Print the lines beginning with the one that contains "return mesh" and ending with the one that contains "obj.matrix_world = world", exactly, both included, and no other lines.

[Begin RAW RECORDS]

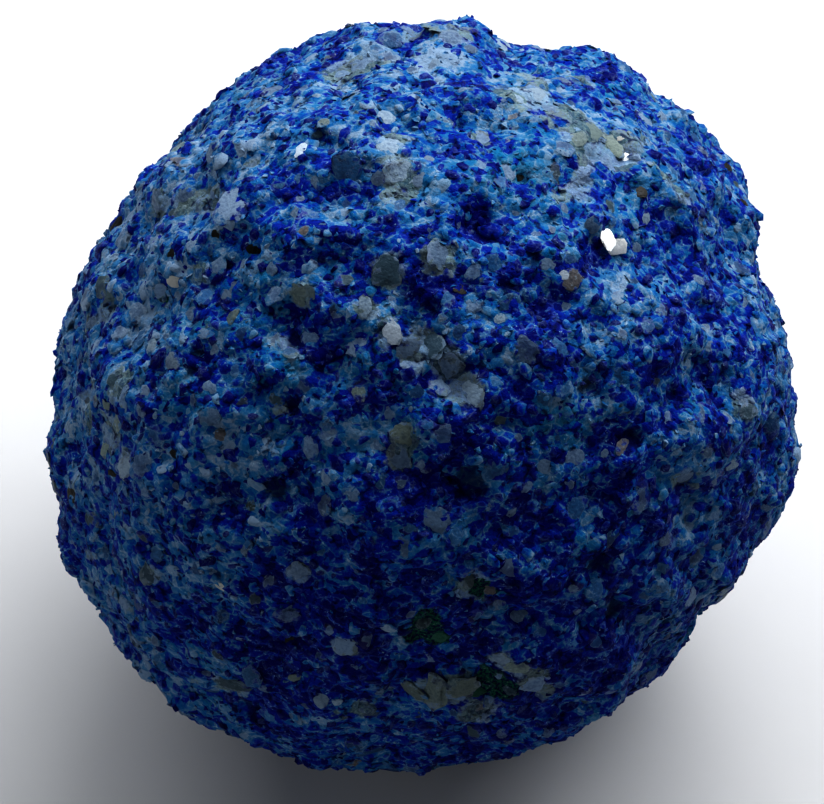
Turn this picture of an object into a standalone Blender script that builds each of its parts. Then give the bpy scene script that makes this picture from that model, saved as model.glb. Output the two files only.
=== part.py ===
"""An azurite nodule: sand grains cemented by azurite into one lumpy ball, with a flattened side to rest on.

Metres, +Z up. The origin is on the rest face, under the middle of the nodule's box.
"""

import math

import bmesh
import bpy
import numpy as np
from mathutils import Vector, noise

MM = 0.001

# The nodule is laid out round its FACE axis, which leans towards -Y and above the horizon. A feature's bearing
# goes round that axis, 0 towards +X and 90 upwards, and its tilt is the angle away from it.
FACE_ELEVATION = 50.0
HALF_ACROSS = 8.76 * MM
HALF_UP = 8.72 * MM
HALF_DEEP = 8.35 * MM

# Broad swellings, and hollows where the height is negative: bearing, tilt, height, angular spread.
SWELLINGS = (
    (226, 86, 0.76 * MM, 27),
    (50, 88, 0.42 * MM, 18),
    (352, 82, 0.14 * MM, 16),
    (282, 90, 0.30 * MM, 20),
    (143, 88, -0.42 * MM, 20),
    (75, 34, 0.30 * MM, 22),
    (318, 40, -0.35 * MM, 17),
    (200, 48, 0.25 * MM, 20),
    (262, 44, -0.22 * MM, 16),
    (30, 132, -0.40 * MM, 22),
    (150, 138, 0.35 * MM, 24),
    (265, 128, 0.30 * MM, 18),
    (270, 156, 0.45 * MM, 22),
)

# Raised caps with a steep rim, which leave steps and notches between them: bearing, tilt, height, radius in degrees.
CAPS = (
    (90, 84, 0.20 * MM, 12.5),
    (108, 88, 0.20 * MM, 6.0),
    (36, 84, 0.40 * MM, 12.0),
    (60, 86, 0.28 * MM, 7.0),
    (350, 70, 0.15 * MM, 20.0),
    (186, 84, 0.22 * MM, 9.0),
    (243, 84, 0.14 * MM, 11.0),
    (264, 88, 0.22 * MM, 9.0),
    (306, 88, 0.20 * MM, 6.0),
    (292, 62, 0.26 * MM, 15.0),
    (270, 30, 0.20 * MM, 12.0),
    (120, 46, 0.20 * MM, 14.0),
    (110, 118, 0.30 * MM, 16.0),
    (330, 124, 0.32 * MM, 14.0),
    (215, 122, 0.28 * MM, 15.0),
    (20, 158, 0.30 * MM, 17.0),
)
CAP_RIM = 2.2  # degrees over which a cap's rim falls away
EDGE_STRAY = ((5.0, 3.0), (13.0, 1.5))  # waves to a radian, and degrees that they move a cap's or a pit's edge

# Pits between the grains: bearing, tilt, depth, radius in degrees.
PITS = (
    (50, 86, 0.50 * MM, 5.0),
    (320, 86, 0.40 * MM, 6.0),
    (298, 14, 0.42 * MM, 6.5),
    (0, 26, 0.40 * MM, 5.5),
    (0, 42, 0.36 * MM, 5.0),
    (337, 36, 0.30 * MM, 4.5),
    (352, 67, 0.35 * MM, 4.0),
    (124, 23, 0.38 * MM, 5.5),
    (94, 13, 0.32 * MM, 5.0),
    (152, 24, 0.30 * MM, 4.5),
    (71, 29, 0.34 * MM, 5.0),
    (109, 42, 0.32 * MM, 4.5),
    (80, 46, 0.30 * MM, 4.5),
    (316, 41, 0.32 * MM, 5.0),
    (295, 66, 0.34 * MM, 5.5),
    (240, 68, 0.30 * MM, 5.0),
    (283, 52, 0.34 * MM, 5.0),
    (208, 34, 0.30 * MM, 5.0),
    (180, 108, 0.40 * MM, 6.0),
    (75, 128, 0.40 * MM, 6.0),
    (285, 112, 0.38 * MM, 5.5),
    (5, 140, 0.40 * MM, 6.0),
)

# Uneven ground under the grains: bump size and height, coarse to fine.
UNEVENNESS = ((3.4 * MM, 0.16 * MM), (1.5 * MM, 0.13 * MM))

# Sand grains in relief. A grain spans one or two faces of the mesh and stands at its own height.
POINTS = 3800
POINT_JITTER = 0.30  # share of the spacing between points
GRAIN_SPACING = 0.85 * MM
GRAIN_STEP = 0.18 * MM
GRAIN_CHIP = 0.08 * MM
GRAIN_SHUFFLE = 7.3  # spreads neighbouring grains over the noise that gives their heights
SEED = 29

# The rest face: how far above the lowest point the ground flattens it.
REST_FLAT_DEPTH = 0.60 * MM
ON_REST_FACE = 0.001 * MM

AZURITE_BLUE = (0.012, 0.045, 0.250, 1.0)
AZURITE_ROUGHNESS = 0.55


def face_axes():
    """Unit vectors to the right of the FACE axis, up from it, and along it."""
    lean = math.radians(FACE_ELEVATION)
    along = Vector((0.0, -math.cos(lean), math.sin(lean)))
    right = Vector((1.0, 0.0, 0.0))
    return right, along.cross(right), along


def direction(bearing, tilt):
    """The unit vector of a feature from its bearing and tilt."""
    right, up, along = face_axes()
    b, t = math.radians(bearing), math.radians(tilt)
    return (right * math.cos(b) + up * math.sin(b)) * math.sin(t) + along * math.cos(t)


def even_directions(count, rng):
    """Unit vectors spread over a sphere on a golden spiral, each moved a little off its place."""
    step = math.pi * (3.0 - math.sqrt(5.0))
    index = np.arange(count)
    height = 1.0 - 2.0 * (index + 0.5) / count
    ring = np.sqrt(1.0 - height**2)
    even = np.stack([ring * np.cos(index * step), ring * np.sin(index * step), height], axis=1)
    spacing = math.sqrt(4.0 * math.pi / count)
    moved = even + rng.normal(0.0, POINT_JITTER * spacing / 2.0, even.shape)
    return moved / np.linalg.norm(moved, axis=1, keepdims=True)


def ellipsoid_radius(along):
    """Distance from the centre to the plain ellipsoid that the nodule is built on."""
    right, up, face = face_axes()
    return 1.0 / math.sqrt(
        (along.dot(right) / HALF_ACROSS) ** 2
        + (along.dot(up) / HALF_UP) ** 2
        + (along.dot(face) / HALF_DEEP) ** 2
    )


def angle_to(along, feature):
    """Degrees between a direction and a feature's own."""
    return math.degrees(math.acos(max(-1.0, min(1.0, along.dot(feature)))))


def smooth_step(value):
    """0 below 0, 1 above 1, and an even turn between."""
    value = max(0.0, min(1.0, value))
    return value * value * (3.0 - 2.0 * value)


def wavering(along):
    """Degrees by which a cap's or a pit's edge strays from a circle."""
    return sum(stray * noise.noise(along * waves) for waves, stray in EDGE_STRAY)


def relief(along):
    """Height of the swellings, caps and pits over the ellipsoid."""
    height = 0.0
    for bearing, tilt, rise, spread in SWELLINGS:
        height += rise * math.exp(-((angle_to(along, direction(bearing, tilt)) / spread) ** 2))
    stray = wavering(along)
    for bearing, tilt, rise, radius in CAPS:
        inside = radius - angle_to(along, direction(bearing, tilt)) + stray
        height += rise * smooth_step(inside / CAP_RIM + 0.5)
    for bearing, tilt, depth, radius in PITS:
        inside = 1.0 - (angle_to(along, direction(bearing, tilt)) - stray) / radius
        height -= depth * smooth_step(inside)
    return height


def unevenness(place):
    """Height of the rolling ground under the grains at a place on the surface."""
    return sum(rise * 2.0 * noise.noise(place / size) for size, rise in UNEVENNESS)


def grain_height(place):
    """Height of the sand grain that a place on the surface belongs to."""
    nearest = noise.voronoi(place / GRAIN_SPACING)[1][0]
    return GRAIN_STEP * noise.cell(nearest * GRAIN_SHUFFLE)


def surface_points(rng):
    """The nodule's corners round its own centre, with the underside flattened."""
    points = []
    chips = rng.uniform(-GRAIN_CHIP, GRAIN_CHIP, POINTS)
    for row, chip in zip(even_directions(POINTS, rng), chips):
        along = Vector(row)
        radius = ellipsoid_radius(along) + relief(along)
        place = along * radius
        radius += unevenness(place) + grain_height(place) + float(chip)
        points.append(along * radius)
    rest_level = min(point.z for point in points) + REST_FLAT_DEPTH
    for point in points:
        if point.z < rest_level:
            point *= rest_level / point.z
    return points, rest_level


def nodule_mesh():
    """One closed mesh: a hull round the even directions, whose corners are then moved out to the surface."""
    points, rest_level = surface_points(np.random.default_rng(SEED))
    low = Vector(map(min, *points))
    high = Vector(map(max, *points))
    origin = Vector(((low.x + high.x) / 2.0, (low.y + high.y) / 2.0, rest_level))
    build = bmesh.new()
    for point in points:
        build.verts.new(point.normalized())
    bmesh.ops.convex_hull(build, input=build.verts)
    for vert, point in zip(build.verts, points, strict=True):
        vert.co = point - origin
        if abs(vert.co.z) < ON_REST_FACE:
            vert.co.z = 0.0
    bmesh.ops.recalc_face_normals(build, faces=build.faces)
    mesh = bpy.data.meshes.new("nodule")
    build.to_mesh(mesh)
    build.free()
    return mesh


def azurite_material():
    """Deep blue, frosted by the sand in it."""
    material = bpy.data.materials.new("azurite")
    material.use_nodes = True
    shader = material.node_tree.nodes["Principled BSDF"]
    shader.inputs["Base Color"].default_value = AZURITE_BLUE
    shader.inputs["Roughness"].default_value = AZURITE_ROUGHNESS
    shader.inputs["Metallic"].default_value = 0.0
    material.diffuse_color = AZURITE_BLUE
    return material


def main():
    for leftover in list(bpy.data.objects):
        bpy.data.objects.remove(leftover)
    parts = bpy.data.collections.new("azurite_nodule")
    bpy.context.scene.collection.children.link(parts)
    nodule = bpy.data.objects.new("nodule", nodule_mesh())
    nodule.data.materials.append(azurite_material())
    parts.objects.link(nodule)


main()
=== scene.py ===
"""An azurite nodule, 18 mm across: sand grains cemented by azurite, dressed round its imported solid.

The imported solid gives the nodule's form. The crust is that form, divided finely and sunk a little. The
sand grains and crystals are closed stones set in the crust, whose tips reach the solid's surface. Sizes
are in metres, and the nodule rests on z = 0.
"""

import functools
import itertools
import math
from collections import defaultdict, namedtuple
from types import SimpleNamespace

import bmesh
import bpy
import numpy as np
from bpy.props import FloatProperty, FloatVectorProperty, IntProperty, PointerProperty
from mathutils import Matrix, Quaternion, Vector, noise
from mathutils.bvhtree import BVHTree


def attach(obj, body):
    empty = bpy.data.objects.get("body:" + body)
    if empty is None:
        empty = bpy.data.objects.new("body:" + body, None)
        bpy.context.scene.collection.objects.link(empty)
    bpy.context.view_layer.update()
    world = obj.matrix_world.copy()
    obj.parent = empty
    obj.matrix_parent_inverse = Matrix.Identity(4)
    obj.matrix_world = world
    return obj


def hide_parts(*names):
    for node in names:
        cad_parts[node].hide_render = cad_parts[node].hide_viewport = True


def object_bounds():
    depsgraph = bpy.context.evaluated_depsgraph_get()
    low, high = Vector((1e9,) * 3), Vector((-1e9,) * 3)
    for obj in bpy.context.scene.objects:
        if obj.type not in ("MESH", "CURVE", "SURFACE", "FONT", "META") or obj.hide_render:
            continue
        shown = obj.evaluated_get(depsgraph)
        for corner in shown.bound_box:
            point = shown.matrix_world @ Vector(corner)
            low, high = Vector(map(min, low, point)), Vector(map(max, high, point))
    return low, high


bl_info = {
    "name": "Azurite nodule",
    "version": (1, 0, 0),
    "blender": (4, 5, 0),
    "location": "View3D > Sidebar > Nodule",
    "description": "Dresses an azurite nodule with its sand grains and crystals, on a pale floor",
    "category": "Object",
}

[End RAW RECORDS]
[Begin RAW RECORDS]

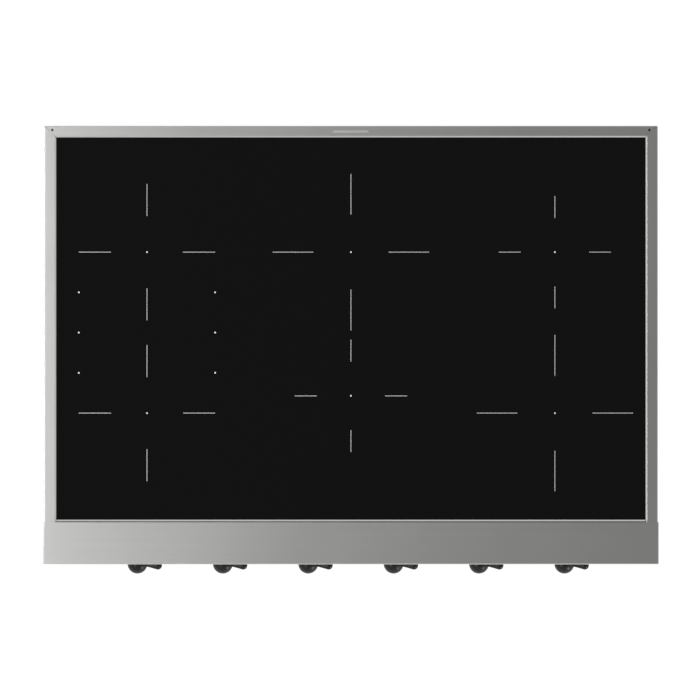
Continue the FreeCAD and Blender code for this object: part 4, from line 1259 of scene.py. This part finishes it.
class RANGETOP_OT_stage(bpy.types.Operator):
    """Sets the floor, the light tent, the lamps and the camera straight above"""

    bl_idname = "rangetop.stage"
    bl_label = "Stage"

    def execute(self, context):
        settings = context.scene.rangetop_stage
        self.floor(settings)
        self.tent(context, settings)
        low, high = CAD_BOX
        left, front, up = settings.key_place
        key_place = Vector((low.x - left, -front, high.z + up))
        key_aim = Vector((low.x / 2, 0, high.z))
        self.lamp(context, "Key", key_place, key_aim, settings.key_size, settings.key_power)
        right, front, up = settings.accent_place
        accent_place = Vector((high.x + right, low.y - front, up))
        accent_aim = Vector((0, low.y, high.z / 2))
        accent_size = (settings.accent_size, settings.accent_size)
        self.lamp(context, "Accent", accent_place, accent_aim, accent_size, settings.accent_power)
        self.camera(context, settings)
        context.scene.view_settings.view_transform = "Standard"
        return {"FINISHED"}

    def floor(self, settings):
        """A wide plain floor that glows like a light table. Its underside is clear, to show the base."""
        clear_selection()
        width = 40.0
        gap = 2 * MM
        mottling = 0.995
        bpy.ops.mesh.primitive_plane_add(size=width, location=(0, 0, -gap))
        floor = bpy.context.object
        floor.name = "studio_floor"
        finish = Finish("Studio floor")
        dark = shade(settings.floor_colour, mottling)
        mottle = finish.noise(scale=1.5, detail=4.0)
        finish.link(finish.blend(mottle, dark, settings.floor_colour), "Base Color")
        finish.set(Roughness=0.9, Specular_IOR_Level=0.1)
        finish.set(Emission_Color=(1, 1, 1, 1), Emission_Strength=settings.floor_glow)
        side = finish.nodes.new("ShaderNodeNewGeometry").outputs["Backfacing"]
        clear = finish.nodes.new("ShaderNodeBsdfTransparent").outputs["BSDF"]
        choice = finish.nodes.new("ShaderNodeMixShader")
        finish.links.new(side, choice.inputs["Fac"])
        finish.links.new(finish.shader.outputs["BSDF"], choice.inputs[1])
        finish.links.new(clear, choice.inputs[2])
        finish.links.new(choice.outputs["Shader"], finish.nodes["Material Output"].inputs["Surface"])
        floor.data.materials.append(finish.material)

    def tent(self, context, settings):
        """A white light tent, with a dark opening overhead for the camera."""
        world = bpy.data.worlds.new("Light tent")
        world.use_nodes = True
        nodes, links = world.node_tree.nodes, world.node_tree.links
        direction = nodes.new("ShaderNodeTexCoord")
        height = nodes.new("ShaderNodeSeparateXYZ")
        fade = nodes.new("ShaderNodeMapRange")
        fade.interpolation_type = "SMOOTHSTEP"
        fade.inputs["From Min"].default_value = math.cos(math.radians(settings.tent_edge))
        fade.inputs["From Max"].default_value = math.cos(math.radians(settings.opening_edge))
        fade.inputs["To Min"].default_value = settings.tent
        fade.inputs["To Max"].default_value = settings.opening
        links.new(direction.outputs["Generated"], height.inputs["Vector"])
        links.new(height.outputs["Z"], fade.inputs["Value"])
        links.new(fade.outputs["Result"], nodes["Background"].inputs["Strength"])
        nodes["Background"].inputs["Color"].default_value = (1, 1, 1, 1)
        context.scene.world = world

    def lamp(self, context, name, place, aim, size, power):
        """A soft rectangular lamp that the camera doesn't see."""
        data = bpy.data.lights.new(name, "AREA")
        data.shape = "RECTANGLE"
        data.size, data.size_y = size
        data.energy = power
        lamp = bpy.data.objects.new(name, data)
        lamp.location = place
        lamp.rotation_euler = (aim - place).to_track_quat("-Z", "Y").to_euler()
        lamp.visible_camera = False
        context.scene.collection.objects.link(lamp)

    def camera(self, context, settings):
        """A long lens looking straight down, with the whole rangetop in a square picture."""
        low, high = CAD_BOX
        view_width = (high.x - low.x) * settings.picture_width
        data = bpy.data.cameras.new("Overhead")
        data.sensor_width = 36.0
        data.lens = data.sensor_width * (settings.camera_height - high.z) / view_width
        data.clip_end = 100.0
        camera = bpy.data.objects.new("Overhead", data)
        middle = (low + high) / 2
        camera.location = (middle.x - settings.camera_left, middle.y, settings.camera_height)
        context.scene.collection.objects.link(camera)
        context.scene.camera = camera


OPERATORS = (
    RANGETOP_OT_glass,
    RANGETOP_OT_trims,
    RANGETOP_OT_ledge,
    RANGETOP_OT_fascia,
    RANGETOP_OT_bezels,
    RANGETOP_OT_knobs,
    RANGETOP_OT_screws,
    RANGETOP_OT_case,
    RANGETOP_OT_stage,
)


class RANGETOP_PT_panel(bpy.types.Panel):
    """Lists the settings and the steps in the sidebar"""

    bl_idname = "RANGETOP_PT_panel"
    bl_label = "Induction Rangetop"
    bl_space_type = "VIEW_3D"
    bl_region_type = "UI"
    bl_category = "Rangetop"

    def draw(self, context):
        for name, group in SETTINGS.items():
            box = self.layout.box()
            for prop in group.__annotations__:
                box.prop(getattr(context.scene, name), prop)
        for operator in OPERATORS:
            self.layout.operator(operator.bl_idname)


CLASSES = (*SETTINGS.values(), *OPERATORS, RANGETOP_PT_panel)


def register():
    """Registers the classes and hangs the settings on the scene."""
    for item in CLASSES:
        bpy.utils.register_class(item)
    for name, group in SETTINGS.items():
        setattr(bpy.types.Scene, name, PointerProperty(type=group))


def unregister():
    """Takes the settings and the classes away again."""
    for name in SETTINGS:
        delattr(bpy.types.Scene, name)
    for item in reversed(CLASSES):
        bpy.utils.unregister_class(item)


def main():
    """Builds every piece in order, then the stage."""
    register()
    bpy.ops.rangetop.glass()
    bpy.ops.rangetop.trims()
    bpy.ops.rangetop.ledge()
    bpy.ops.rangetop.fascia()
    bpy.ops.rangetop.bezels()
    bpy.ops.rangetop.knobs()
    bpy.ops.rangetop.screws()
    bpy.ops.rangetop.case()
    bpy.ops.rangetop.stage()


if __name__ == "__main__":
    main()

[End RAW RECORDS]

■ **SOLUTION TO THIS TASK**:
    return mesh


def azurite_material():
    """Deep blue, frosted by the sand in it."""
    material = bpy.data.materials.new("azurite")
    material.use_nodes = True
    shader = material.node_tree.nodes["Principled BSDF"]
    shader.inputs["Base Color"].default_value = AZURITE_BLUE
    shader.inputs["Roughness"].default_value = AZURITE_ROUGHNESS
    shader.inputs["Metallic"].default_value = 0.0
    material.diffuse_color = AZURITE_BLUE
    return material


def main():
    for leftover in list(bpy.data.objects):
        bpy.data.objects.remove(leftover)
    parts = bpy.data.collections.new("azurite_nodule")
    bpy.context.scene.collection.children.link(parts)
    nodule = bpy.data.objects.new("nodule", nodule_mesh())
    nodule.data.materials.append(azurite_material())
    parts.objects.link(nodule)


main()
=== scene.py ===
"""An azurite nodule, 18 mm across: sand grains cemented by azurite, dressed round its imported solid.

The imported solid gives the nodule's form. The crust is that form, divided finely and sunk a little. The
sand grains and crystals are closed stones set in the crust, whose tips reach the solid's surface. Sizes
are in metres, and the nodule rests on z = 0.
"""

import functools
import itertools
import math
from collections import defaultdict, namedtuple
from types import SimpleNamespace

import bmesh
import bpy
import numpy as np
from bpy.props import FloatProperty, FloatVectorProperty, IntProperty, PointerProperty
from mathutils import Matrix, Quaternion, Vector, noise
from mathutils.bvhtree import BVHTree


def attach(obj, body):
    empty = bpy.data.objects.get("body:" + body)
    if empty is None:
        empty = bpy.data.objects.new("body:" + body, None)
        bpy.context.scene.collection.objects.link(empty)
    bpy.context.view_layer.update()
    world = obj.matrix_world.copy()
    obj.parent = empty
    obj.matrix_parent_inverse = Matrix.Identity(4)
    obj.matrix_world = world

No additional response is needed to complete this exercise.